A chegada de vários empreendimentos à região tem conturbado a mobilidade urbana. Bem próxima à siderúrgica, mesmo com o visível aumento do trânsito, uma ponte recentemente construída possui acesso restrito à TKCSA. “Os representantes disseram que é uma recomendação da CET-Rio [Companhia de Engenharia e Tráfego], enquanto a Rio-Santos não for duplicada. Mas, enquanto isso, os trabalhadores de outras empresas, como a Gerdau e da Casa da Moeda, estão indo a pé pelo trecho, pois outros caminhos seriam muito distantes. Há uma inversão de valores”, relatou Chico Alencar.

A situação trouxe o debate sobre o papel contraditório do Estado. Isac Alves, de Pedra de Guaratiba, lembrou que pouquíssimos vereadores votaram contra a isenção de impostos concedida aos grandes empreendimentos: “Isso é fazer o jogo das empresas, e não beneficiar a população”, protestou o pescador. O vereador Eliomar Coelho confirmou: “Não há resistências no poder público. E empresa recebe dinheiro público, se compromete em realizar contrapartidas, e muitas vezes não as cumpre. Esse é um dinheiro que o próprio Estado poderia investir. Essa é uma grande contradição”.

 

A retomada de um modelo de desenvolvimento promovido pela Ditadura

 

A quantidade de indústrias poluentes na Zona Oeste, e em todo o entorno da Baía de Sepetiba,  acentuou-se na década de 70, durante a ditadura militar. A chegada das Mineradoras Brasileiras Reunidas (MBR), inaugurada em 1973, ilustrava o momento “crescimentista” proposto na época. A economista Sandra Quintela (PACS) aponta, hoje, a TKCSA como a nova ponta de lança para a retomada desse modelo de desenvolvimento para a região, considerado pela economista como “ultrapassado”. Para Sandra, esta é uma proposta baseada na busca do lucro a qualquer custo, que não leva em conta a cultura local, o turismo, a preservação dos recursos naturais e a distribuição de riquezas.

“A TKCSA, por exemplo, está instalada em uma Área de Preservação Permanente. Destruiu manguezais e aumentará em 76% a quantidade de gás carbônico emitida na cidade do Rio de Janeiro. Mas essa estimativa não foi feita antes. Os estudos apresentados pela empresa não levam em conta o efeito cumulativo da poluição, tanto da água como do ar. Isso denuncia um duplo padrão de produção e do trabalho. Na Alemanha, esta empresa não poderia ser instalada. As leis ambientais não permitiriam. Mas no Brasil pode, não é?”, criticou Sandra.
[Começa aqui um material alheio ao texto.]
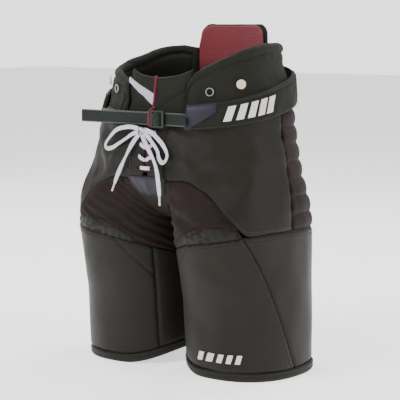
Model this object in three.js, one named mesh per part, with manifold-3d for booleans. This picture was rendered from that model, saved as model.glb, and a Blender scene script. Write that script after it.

A TKCSA, assim como outros empreendimentos, faz parte do Plano de Aceleração do Crescimento (PAC) aplicado pelo governo federal. Toda a produção da siderúrgica é voltada para a exportação. Serão 5,5 milhões de toneladas de placas de aço vendidas para a Alemanha e para os Estados Unidos. Mesmo infringindo os direitos humanos, trabalhistas e tendo cometido crimes ambientais, inclusive com embargos do IBAMA, a empresa recebeu financiamento da ordem de R$ 1,48 bilhão do BNDES.

A LLX, do empresário Eike Batista, também tem gerado problemas à população da Ilha da Madeira, outra área da Zona Oeste. “Com a explosão de dinamites, pedras grandes, enormes, que nem dois homens juntos conseguem carregar, caíram em nossas casas. Em uma delas um bebê dormia no quarto e a pedra destruiu o telhado da sala. Quanto vale o nosso lar? Querem nos mandar para Itaguaí, mas nunca nos perguntaram se a gente queria. Eu não quero sair da Ilha da Madeira”, relatou uma moradora presente à reunião pública..

O relatório da reunião será encaminhado às instâncias responsáveis. “Para isso servem reuniões e audiências públicas. Para que as pessoas envolvidas, pessoas atingidas, possam fazer denúncias, até mesmo anônimas. Assim geramos peças de investigação para acionarmos órgãos  responsáveis”, finalizou o deputado estadual Marcelo Freixo.